* BEGIN Data extract *
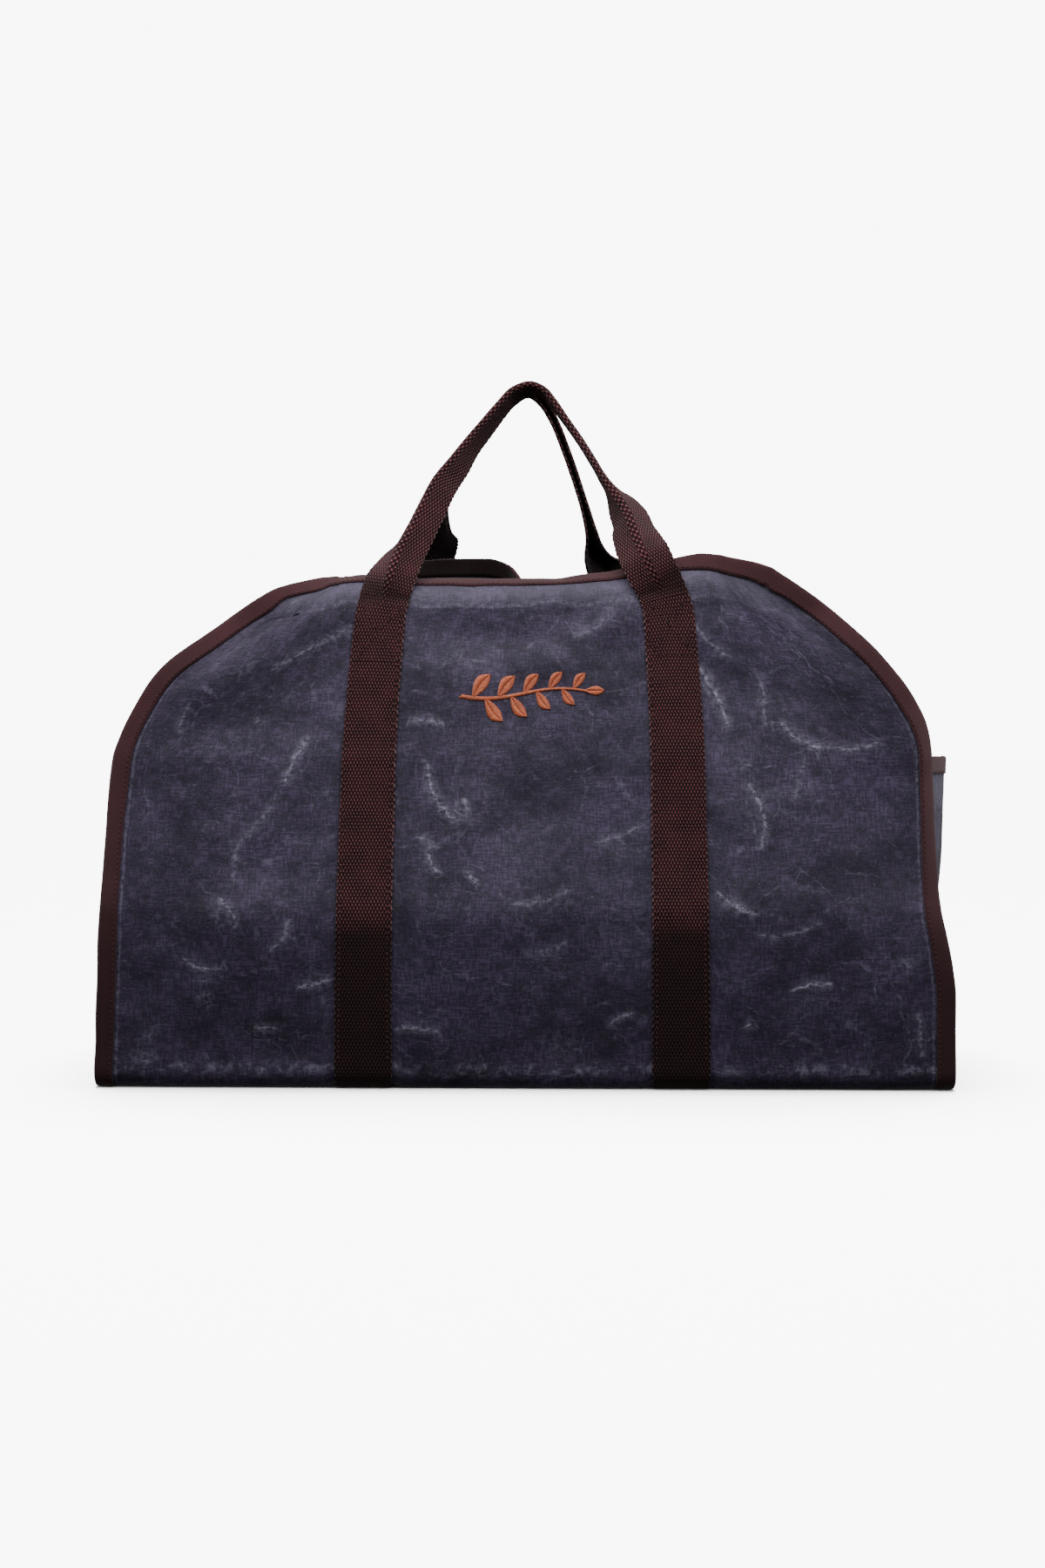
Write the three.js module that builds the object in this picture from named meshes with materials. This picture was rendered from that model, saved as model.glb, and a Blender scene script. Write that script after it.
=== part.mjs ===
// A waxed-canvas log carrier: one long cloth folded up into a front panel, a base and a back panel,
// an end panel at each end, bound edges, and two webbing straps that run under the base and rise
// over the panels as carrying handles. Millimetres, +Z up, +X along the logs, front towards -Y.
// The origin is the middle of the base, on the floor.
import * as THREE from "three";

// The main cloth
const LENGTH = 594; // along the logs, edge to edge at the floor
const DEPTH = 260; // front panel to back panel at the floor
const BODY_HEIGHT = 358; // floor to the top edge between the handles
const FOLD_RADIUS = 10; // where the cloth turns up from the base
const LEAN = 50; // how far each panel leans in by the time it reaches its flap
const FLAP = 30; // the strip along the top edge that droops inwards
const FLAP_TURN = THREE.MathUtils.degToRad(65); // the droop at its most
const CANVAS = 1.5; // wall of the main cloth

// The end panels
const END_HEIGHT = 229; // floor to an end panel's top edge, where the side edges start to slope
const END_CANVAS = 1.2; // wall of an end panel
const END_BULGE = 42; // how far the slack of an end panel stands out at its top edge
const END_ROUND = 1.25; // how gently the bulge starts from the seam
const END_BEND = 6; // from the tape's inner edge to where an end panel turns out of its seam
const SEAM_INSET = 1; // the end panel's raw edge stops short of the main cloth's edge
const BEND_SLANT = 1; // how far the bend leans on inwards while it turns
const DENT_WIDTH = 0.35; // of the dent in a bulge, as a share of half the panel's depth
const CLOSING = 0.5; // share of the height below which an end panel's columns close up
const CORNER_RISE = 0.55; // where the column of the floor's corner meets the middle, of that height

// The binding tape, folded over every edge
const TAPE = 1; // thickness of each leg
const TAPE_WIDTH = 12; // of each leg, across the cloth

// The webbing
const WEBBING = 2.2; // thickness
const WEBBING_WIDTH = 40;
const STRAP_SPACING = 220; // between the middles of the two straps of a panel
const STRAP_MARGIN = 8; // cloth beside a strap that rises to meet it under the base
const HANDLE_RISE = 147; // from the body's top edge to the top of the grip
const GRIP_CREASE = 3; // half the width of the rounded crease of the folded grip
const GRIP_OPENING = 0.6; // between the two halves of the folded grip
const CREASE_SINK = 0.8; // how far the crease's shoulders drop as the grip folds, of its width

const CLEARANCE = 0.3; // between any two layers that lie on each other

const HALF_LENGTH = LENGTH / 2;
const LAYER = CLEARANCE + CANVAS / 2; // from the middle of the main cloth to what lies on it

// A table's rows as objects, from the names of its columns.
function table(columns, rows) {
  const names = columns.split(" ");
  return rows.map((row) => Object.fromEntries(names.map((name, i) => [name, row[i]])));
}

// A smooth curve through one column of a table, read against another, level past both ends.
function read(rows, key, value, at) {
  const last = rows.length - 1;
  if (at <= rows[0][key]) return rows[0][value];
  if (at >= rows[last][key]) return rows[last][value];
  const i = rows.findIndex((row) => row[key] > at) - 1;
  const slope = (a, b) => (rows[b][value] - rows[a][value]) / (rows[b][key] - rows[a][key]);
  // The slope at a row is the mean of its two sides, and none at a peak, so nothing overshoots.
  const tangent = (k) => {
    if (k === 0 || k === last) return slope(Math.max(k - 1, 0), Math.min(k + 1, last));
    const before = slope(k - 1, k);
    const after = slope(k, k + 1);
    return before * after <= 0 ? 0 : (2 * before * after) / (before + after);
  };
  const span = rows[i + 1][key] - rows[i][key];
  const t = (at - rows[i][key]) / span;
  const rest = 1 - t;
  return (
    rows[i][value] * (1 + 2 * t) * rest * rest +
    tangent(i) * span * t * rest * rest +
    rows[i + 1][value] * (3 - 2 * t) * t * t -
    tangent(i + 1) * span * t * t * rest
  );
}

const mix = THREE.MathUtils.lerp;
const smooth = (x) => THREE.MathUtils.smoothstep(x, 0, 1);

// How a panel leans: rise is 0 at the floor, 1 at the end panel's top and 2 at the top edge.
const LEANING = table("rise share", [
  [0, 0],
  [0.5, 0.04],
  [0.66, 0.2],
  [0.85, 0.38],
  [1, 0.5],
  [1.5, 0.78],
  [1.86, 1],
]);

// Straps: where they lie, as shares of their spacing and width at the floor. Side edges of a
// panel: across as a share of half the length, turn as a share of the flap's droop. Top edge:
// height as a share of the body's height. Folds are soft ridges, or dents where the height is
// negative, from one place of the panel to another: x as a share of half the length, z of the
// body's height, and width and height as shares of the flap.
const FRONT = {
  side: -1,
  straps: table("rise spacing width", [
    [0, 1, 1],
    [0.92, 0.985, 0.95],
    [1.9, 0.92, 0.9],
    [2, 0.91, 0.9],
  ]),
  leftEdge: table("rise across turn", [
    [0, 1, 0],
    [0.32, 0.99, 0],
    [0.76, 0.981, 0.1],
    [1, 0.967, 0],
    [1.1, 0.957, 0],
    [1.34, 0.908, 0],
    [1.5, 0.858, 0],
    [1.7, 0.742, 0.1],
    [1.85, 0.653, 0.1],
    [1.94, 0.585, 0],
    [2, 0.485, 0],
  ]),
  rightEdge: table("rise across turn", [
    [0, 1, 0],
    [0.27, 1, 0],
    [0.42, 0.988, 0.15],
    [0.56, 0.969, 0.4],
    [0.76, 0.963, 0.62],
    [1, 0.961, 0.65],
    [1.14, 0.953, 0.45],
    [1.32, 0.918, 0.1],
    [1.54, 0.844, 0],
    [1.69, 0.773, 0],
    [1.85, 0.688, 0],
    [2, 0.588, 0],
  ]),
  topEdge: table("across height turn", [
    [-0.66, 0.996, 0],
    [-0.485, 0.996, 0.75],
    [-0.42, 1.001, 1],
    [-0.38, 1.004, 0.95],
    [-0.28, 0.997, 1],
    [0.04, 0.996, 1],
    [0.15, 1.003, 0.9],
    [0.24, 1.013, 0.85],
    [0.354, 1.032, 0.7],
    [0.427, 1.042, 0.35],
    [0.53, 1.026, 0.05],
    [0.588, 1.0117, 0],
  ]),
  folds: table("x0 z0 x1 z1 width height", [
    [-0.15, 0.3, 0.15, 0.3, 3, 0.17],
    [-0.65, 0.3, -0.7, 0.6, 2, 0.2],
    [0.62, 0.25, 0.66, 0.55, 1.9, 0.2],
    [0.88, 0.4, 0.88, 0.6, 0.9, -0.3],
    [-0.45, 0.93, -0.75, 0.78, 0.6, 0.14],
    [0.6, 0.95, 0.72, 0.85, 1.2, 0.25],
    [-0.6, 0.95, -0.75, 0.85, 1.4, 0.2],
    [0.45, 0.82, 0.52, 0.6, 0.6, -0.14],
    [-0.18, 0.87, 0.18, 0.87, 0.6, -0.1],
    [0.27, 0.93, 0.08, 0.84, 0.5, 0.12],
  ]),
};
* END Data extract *
● **What the task requires**
Extract the listing in its entirety and repeat it exactly.

● **Full output**
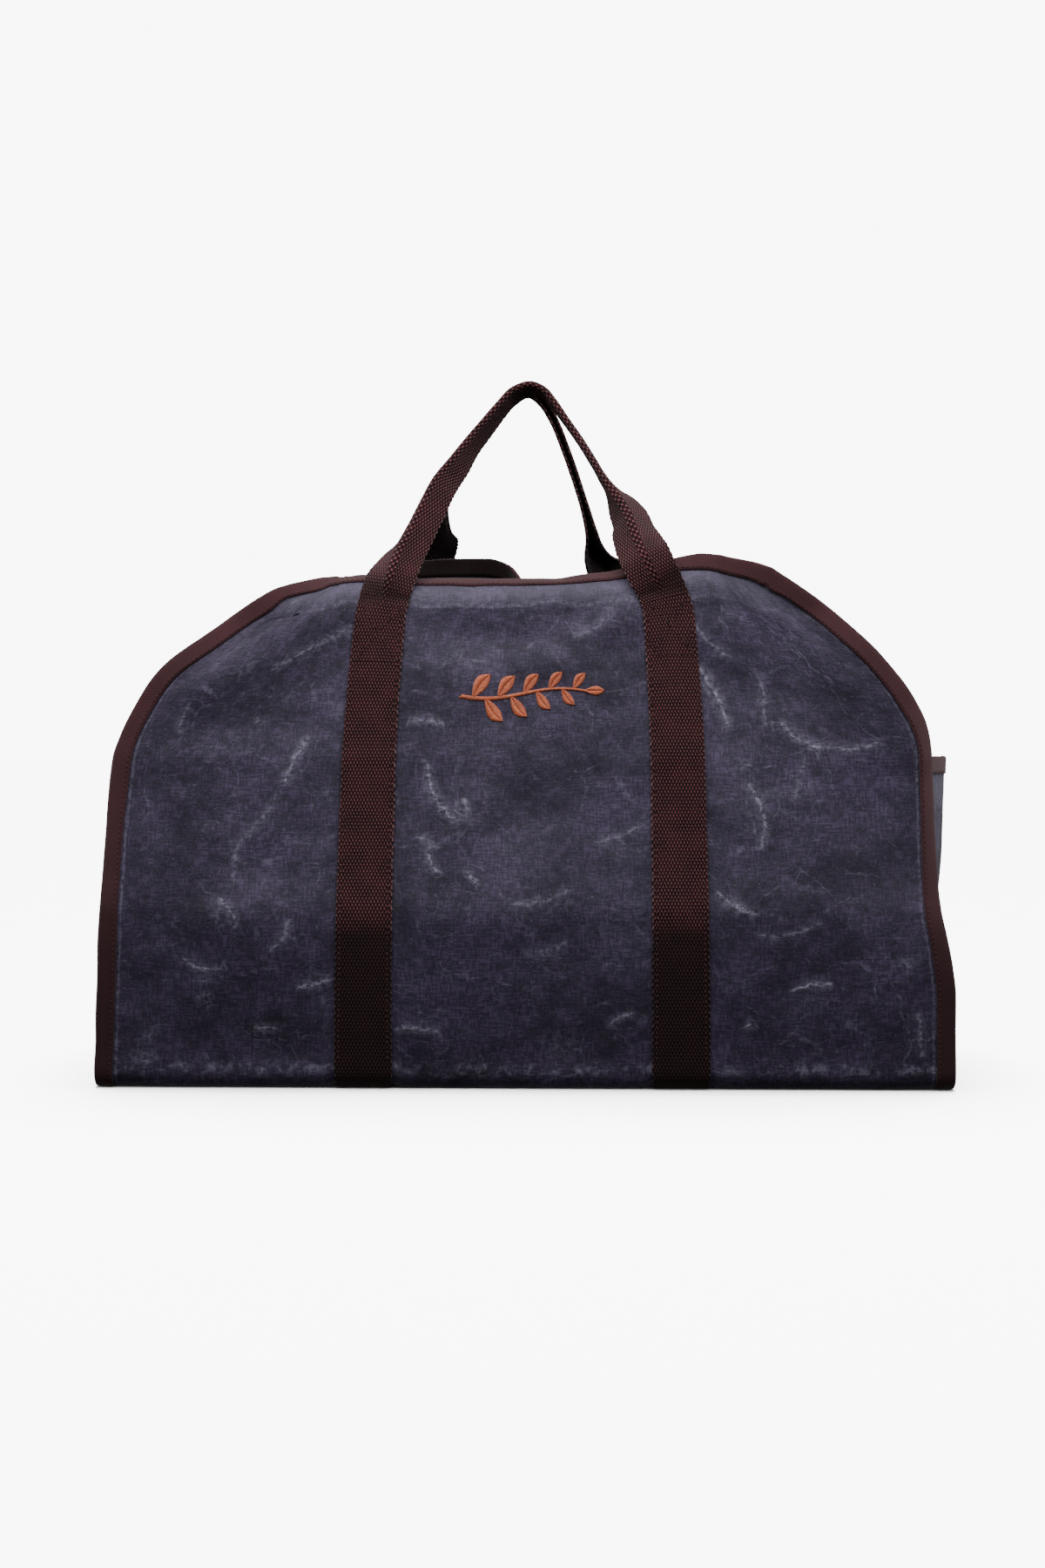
Write the three.js module that builds the object in this picture from named meshes with materials. This picture was rendered from that model, saved as model.glb, and a Blender scene script. Write that script after it.
=== part.mjs ===
// A waxed-canvas log carrier: one long cloth folded up into a front panel, a base and a back panel,
// an end panel at each end, bound edges, and two webbing straps that run under the base and rise
// over the panels as carrying handles. Millimetres, +Z up, +X along the logs, front towards -Y.
// The origin is the middle of the base, on the floor.
import * as THREE from "three";

// The main cloth
const LENGTH = 594; // along the logs, edge to edge at the floor
const DEPTH = 260; // front panel to back panel at the floor
const BODY_HEIGHT = 358; // floor to the top edge between the handles
const FOLD_RADIUS = 10; // where the cloth turns up from the base
const LEAN = 50; // how far each panel leans in by the time it reaches its flap
const FLAP = 30; // the strip along the top edge that droops inwards
const FLAP_TURN = THREE.MathUtils.degToRad(65); // the droop at its most
const CANVAS = 1.5; // wall of the main cloth

// The end panels
const END_HEIGHT = 229; // floor to an end panel's top edge, where the side edges start to slope
const END_CANVAS = 1.2; // wall of an end panel
const END_BULGE = 42; // how far the slack of an end panel stands out at its top edge
const END_ROUND = 1.25; // how gently the bulge starts from the seam
const END_BEND = 6; // from the tape's inner edge to where an end panel turns out of its seam
const SEAM_INSET = 1; // the end panel's raw edge stops short of the main cloth's edge
const BEND_SLANT = 1; // how far the bend leans on inwards while it turns
const DENT_WIDTH = 0.35; // of the dent in a bulge, as a share of half the panel's depth
const CLOSING = 0.5; // share of the height below which an end panel's columns close up
const CORNER_RISE = 0.55; // where the column of the floor's corner meets the middle, of that height

// The binding tape, folded over every edge
const TAPE = 1; // thickness of each leg
const TAPE_WIDTH = 12; // of each leg, across the cloth

// The webbing
const WEBBING = 2.2; // thickness
const WEBBING_WIDTH = 40;
const STRAP_SPACING = 220; // between the middles of the two straps of a panel
const STRAP_MARGIN = 8; // cloth beside a strap that rises to meet it under the base
const HANDLE_RISE = 147; // from the body's top edge to the top of the grip
const GRIP_CREASE = 3; // half the width of the rounded crease of the folded grip
const GRIP_OPENING = 0.6; // between the two halves of the folded grip
const CREASE_SINK = 0.8; // how far the crease's shoulders drop as the grip folds, of its width

const CLEARANCE = 0.3; // between any two layers that lie on each other

const HALF_LENGTH = LENGTH / 2;
const LAYER = CLEARANCE + CANVAS / 2; // from the middle of the main cloth to what lies on it

// A table's rows as objects, from the names of its columns.
function table(columns, rows) {
  const names = columns.split(" ");
  return rows.map((row) => Object.fromEntries(names.map((name, i) => [name, row[i]])));
}

// A smooth curve through one column of a table, read against another, level past both ends.
function read(rows, key, value, at) {
  const last = rows.length - 1;
  if (at <= rows[0][key]) return rows[0][value];
  if (at >= rows[last][key]) return rows[last][value];
  const i = rows.findIndex((row) => row[key] > at) - 1;
  const slope = (a, b) => (rows[b][value] - rows[a][value]) / (rows[b][key] - rows[a][key]);
  // The slope at a row is the mean of its two sides, and none at a peak, so nothing overshoots.
  const tangent = (k) => {
    if (k === 0 || k === last) return slope(Math.max(k - 1, 0), Math.min(k + 1, last));
    const before = slope(k - 1, k);
    const after = slope(k, k + 1);
    return before * after <= 0 ? 0 : (2 * before * after) / (before + after);
  };
  const span = rows[i + 1][key] - rows[i][key];
  const t = (at - rows[i][key]) / span;
  const rest = 1 - t;
  return (
    rows[i][value] * (1 + 2 * t) * rest * rest +
    tangent(i) * span * t * rest * rest +
    rows[i + 1][value] * (3 - 2 * t) * t * t -
    tangent(i + 1) * span * t * t * rest
  );
}

const mix = THREE.MathUtils.lerp;
const smooth = (x) => THREE.MathUtils.smoothstep(x, 0, 1);

// How a panel leans: rise is 0 at the floor, 1 at the end panel's top and 2 at the top edge.
const LEANING = table("rise share", [
  [0, 0],
  [0.5, 0.04],
  [0.66, 0.2],
  [0.85, 0.38],
  [1, 0.5],
  [1.5, 0.78],
  [1.86, 1],
]);

// Straps: where they lie, as shares of their spacing and width at the floor. Side edges of a
// panel: across as a share of half the length, turn as a share of the flap's droop. Top edge:
// height as a share of the body's height. Folds are soft ridges, or dents where the height is
// negative, from one place of the panel to another: x as a share of half the length, z of the
// body's height, and width and height as shares of the flap.
const FRONT = {
  side: -1,
  straps: table("rise spacing width", [
    [0, 1, 1],
    [0.92, 0.985, 0.95],
    [1.9, 0.92, 0.9],
    [2, 0.91, 0.9],
  ]),
  leftEdge: table("rise across turn", [
    [0, 1, 0],
    [0.32, 0.99, 0],
    [0.76, 0.981, 0.1],
    [1, 0.967, 0],
    [1.1, 0.957, 0],
    [1.34, 0.908, 0],
    [1.5, 0.858, 0],
    [1.7, 0.742, 0.1],
    [1.85, 0.653, 0.1],
    [1.94, 0.585, 0],
    [2, 0.485, 0],
  ]),
  rightEdge: table("rise across turn", [
    [0, 1, 0],
    [0.27, 1, 0],
    [0.42, 0.988, 0.15],
    [0.56, 0.969, 0.4],
    [0.76, 0.963, 0.62],
    [1, 0.961, 0.65],
    [1.14, 0.953, 0.45],
    [1.32, 0.918, 0.1],
    [1.54, 0.844, 0],
    [1.69, 0.773, 0],
    [1.85, 0.688, 0],
    [2, 0.588, 0],
  ]),
  topEdge: table("across height turn", [
    [-0.66, 0.996, 0],
    [-0.485, 0.996, 0.75],
    [-0.42, 1.001, 1],
    [-0.38, 1.004, 0.95],
    [-0.28, 0.997, 1],
    [0.04, 0.996, 1],
    [0.15, 1.003, 0.9],
    [0.24, 1.013, 0.85],
    [0.354, 1.032, 0.7],
    [0.427, 1.042, 0.35],
    [0.53, 1.026, 0.05],
    [0.588, 1.0117, 0],
  ]),
  folds: table("x0 z0 x1 z1 width height", [
    [-0.15, 0.3, 0.15, 0.3, 3, 0.17],
    [-0.65, 0.3, -0.7, 0.6, 2, 0.2],
    [0.62, 0.25, 0.66, 0.55, 1.9, 0.2],
    [0.88, 0.4, 0.88, 0.6, 0.9, -0.3],
    [-0.45, 0.93, -0.75, 0.78, 0.6, 0.14],
    [0.6, 0.95, 0.72, 0.85, 1.2, 0.25],
    [-0.6, 0.95, -0.75, 0.85, 1.4, 0.2],
    [0.45, 0.82, 0.52, 0.6, 0.6, -0.14],
    [-0.18, 0.87, 0.18, 0.87, 0.6, -0.1],
    [0.27, 0.93, 0.08, 0.84, 0.5, 0.12],
  ]),
};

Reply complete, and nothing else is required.